The field of candidates was diverse. While some had much experience and others less, all candidates vowed they wanted the same thing—to serve and protect the people of Brunswick County.
Although it took several hours and multiple rounds of voting, the committee finally settled on current sheriff’s office chief deputy John Ingram. Now Ingram must await appointment from the Brunswick County Board of Commissioners before he can officially resume the role as the county’s highest-ranking law enforcement officer.
While there were many qualified candidates that applied for the position, we were glad to see a dedicated law enforcement officer, one with a good track record and professional honors, selected for the post. In addition to previously serving both the Brunswick and Columbus counties’ sheriff’s offices, Ingram was also named the state’s Narcotics Officer of the Year in 2001. He has experience as a patrol deputy, leading the narcotics unit and serving as commander of the SWAT team.

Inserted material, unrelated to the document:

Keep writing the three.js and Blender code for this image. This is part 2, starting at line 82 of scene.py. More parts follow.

Most importantly, it would appear by their reaction at Saturday’s announcement, Ingram has the support of many of those with whom he will work as sheriff. When the announcement was made of Ingram’s nomination, many of the deputies who had watched the morning’s activities erupted in applause.
Ingram was clearly humbled by the nomination and their reaction saying words couldn’t express how he feels.

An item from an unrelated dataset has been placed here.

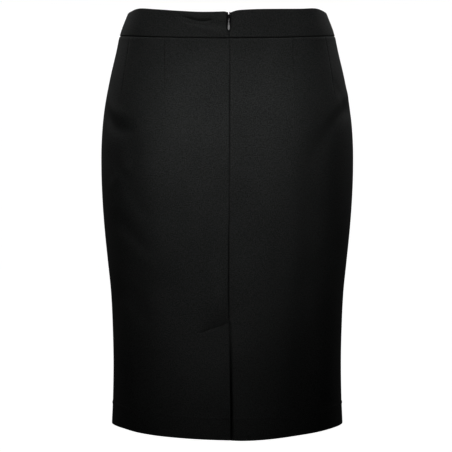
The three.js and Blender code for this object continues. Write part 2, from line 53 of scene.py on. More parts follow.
# %% [markdown]
# The camera stands straight behind the skirt, level with its waistband, and is tipped down a little to take
# in the hem. That is why the hem's curve shows so much and the waist's so little. A long lens from two and a
# half metres gives the same gentle perspective as a studio picture.

# %% Camera
CAMERA_AWAY = 2.450
CAMERA_DROP = 0.0943             # below the top of the waistband
CAMERA_ASIDE = -0.0018           # the skirt stands a hair to the right in the picture
CAMERA_TIP = 5.015               # degrees below level
LENS = 133.25                    # millimetres, on a sensor 36 wide

camera = bpy.data.objects.new("camera", bpy.data.cameras.new("camera"))
bpy.context.collection.objects.link(camera)
camera.data.lens = LENS
camera.data.sensor_width = 36
camera.data.clip_end = 60
camera.location = (CAMERA_ASIDE, -CAMERA_AWAY, -CAMERA_DROP)
camera.rotation_euler = (math.radians(90 - CAMERA_TIP), 0, 0)
bpy.context.scene.camera = camera
bpy.context.scene.view_settings.view_transform = "Standard"
bpy.context.scene.view_settings.gamma = 0.8        # the picture's own contrast
print("camera at", [round(part, 3) for part in camera.location])

# %% [markdown]
# Shader maths reads best as plain sums. A `Wire` is one output socket; the signs + - * on it add Math nodes,
# whichever side the number stands on. Every other node comes from `Finish.node`, which sets the node's own
# settings first and then fills or links its sockets, each found by its name or its place.

# %% Wires and finishes
class Wire:
    """An output socket that can stand in a sum."""

    def __init__(self, socket):
        self.socket = socket
        self.tree = socket.id_data

    def maths(self, operation, *values):
        node = self.tree.nodes.new("ShaderNodeMath")
        node.operation = operation
        for socket, value in zip(node.inputs, values):
            plug_in(self.tree, socket, value)
        return Wire(node.outputs[0])

    def __add__(self, other):
        return self.maths("ADD", self, other)

    def __sub__(self, other):
        return self.maths("SUBTRACT", self, other)

    def __rsub__(self, other):
        return self.maths("SUBTRACT", other, self)

    def __mul__(self, other):
        return self.maths("MULTIPLY", self, other)

    __radd__, __rmul__ = __add__, __mul__

    def sine(self):
        return self.maths("SINE", self)


def plug_in(tree, socket, value):
    """Links a wire to a socket, or sets the socket to a plain value."""
    if isinstance(value, Wire):
        tree.links.new(value.socket, socket)
    else:
        socket.default_value = value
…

When the fanfare and political process is over, we hope to see Ingram continue to build solid relationships with the hard working men and women of the sheriff’s office and the good people of Brunswick County.
In light of the past conviction of former sheriff Herman Strong and now the local grand jury indictments and federal charges facing Hewett, the sheriff’s department has suffered enough.
We are looking to Ingram to provide strong leadership and regain the community’s trust in a department that has been led by ethically devoid leaders.
On May 19, commissioners will decide if Ingram officially gets to accept this role. If approved, we’ll be ready to see how the department develops over the coming weeks and months.
We also thank acting sheriff Greg White, Brunswick County coroner, for his assistance in leading the department through this transition.
We’re looking forward to moving on and not looking back at the actions that have disgraced an honorable department.